Ahad, 17 April 2011

Bab 1 : kitab pertama turunnya wahyu dipetik Ringkasan Sahih Bukhary


Bab Bagaimana Permulaan Turunnya Wahyu kepada Rasulullah Shallallahu ‘alaihi wassalam. dan Firman Allah Ta’ala, “Sesungguhnya Kami telah memberikan wahyu kepada Nuh dan nabi-nabi yang kemudiannya.”
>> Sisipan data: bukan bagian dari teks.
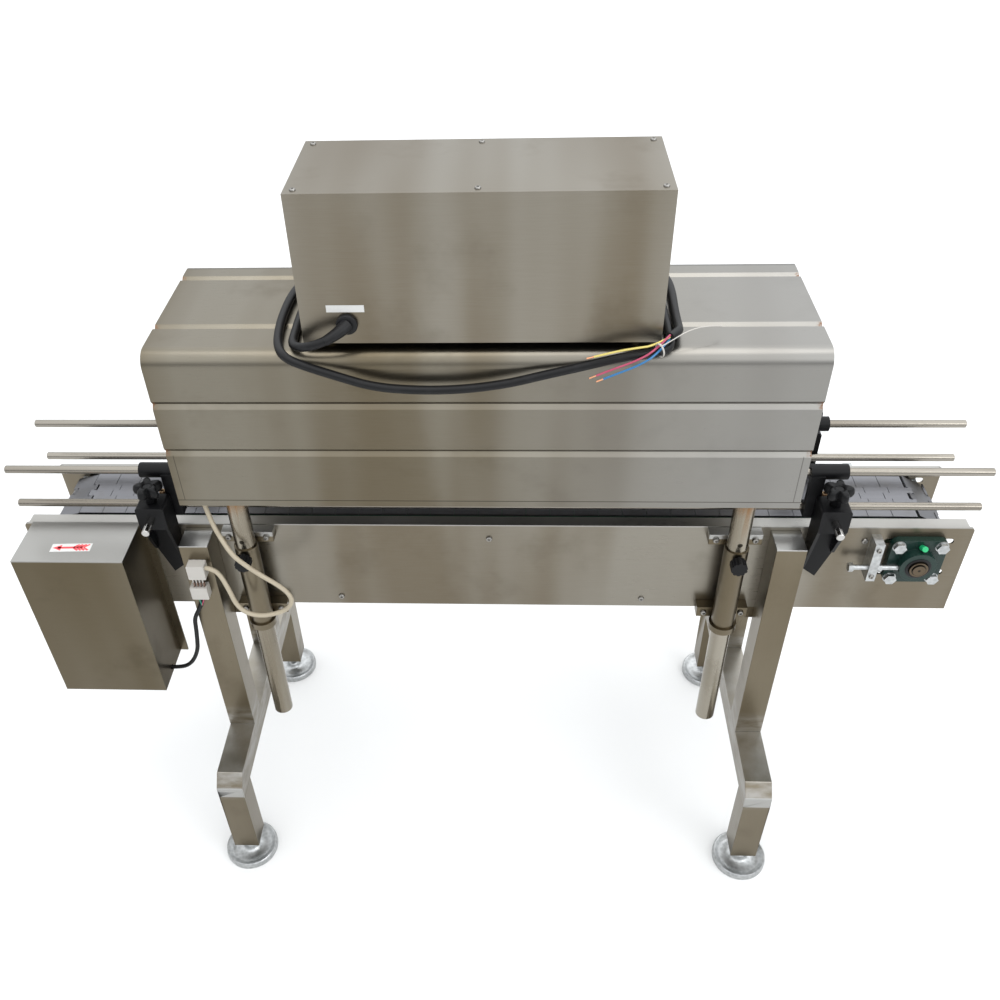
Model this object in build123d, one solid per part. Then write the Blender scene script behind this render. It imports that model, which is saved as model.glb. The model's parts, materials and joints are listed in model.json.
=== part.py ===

l. Dari Alqamah bin Waqash al-Laitsi, ia berkata, “Saya mendengar Umar ibnul Khaththab (berpidato 8/59) di atas mimbar, ‘Saya mendengar Rasulullah Shallallahu ‘alaihi wassalam. bersabda, ‘(Wahai manusia), sesungguhnya amal-amal itu hanyalah dengan niatnya (dalam satu riwayat: amal itu dengan niat 6/118) dan bagi setiap orang hanyalah sesuatu yang diniatkannya. Barangsiapa yang hijrahnya (kepada Allah dan Rasul Nya, maka hijrahnya kepada Allah dan Rasul Nya. Dan, barangsiapa yang hijrahnya 1/20) kepada dunia, maka ia akan mendapatkannya. Atau, kepada wanita yang akan dinikahinya (dalam riwayat lain: mengawininya 3/119), maka hijrahnya itu kepada sesuatu yang karenanya ia hijrah.”
2. Aisyah mengatakan bahwa Harits bin Hisyam bertanya kepada Rasulullah Shallallahu ‘alaihi wassalam., “Wahai Rasulullah, bagaimana datangnya wahyu kepada engkau?” Rasulullah Shallallahu ‘alaihi wassalam. menjawab, “Kadang-kadang wahyu itu datang kepadaku bagaikan gemerincingnya lonceng, dan itulah yang paling berat atasku. Lalu, terputus padaku dan saya telah hafal darinya tentang apa yang dikatakannya. Kadang-kadang malaikat berubah rupa sebagai seorang laki-laki datang kepadaku, lalu ia berbicara kepadaku, maka saya hafal apa yang dikatakannya.” Aisyah berkata, “Sungguh saya melihat beliau ketika turun wahyu kepada beliau pada hari yang sangat dingin dan wahyu itu terputus dari beliau sedang dahi beliau mengalirkan keringat”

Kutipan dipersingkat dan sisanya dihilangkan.